Power resilience

Having resilient power infrastructure in place is now a key component of an energy management strategy. Just this month, the UK government warned that while it would continue to move forward with its net zero commitments, gas was still needed as a “back-up” to minimise the risk of blackouts. As the population and the demand for electricity grows, organisations must manage the shift to renewable energy sources in a way that doesn’t leave them in the dark.

Still, diversifying energy sources to incorporate more renewables, such as solar and wind, is a crucial step toward more reliable and resilient energy supply. Many utility companies are focused on renewable energy and carbon capture as part of their ongoing decarbonisation strategies. But this is no small step as there are several issues to consider, such as increased imbalances in the grid and overloads due to load swings from renewable sources, which can in turn lead to grid instability, energy losses, regulatory noncompliance, and customer dissatisfaction.

GETTING SMART

One crucial step toward power resilience is the implementation of smart grids, electricity networks that use digital technology, sensors, and software to match the supply and demand of electricity in real time while maintaining overall stability. They do this by co-ordinating the needs of all generators, grid operators, end users and electricity market stakeholders to operate all parts of the system as efficiently as possible. The technology is key for network capacity planning and ensuring the grid becomes more adaptive to issues such as extreme weather events, demand fluctuations and load constraints.

As Eric Bakken, Head of Sustainability EMEA for JLL, noted in our recent white paper: “Smart grid technologies, including advanced metering infrastructure, enable real-time monitoring of energy consumption, optimise energy distribution, and facilitate demand response programmes. These systems allow for better utilisation of renewable energy, reduction of energy waste, and efficient load balancing.”

The combination of AI and increasingly accurate data can also provide greater predictive power, especially when it comes to developing next-generation power systems. The International Energy Agency highlights the example of using machine learning to forecast wind power output through weather models and information on the location of turbines. In 2019, Google and its AI arm DeepMind developed a neural network to manage deviations in wind flow around its 700 MW renewable turbine fleet, increasing the accuracy of forecasts. Better visibility now allows Google to sell its power in advance rather than in real time.

TAKE ACTION

There are many things that organisations can do to improve the resilience of their power systems. Implementing energy storage systems, including lithium-ion batteries, pumped hydro storage, and flywheels, will help manage energy supply more effectively. Excess energy can be stored here for later use, acting as a valuable reserve that can be tapped into during peak demand or when the regular supply is disrupted. As part of a smart grid, the energy storage system can release energy automatically, when specific parameters are reached.

Uninterruptible Power Supplies (UPS) play a vital role in safeguarding businesses from power outages and electrical disruptions. They have saved the day by ensuring data centre continuity, protecting critical equipment in healthcare facilities, and preventing data loss in financial institutions. Investing in robust UPS infrastructure not only mitigates financial losses but also maintains customer trust and operational efficiency. As businesses become increasingly reliant on technology, UPS systems are essential tools for resilience and business continuity.

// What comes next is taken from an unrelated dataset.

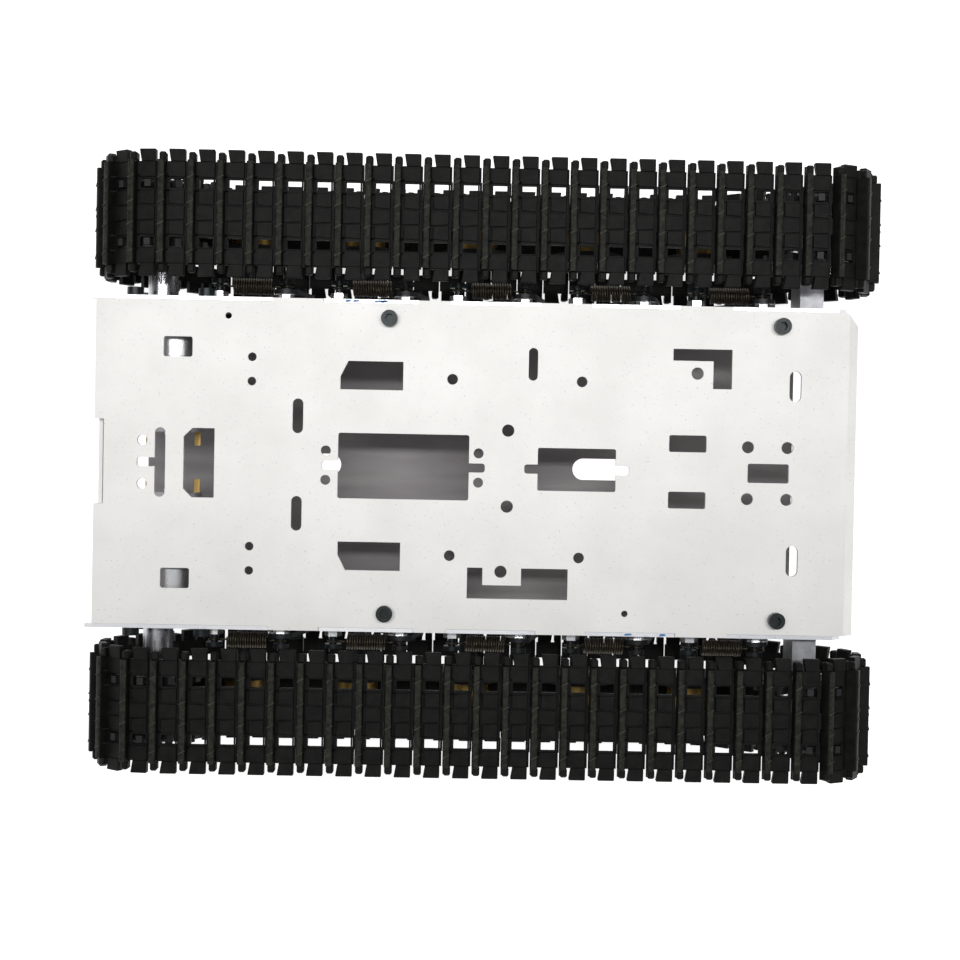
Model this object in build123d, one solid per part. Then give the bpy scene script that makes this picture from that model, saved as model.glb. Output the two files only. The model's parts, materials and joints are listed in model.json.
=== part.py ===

Similarly, the deployment of microgrids can support energy independence and enhanced resiliency. Microgrids enable organisations to operate autonomously, detached from the central power grid, particularly during disruptions, providing a localised power supply and a robust defence mechanism against grid failures.

Organisations can also participate in demand response programmes which offer a proactive means of contributing to grid stability. These programmes involve voluntary adjustments to energy consumption during peak demand periods in exchange for financial incentives. By actively participating in demand response programmes, businesses not only contribute to grid stability but also potentially reduce the risk of disruptions.

Embarking on the journey towards a sustainable future, what’s primarily required are enhanced funding and incentives from governments. Many businesses face a significant barrier in the form of the substantial upfront costs associated with such investments. What’s needed are more accessible avenues for adopting sustainable solutions, coupled with increased investment in enhancing the national grid to accommodate this pivotal transition in our energy landscape.

The path to sustainable energy resilience requires a holistic approach. From grid modernisation, reliable critical power supplies and legislative frameworks to the integration of effective technologies, upskilling of leadership teams and collaborative partnerships, addressing the complex challenges is essential to ensure decarbonisation goals are met.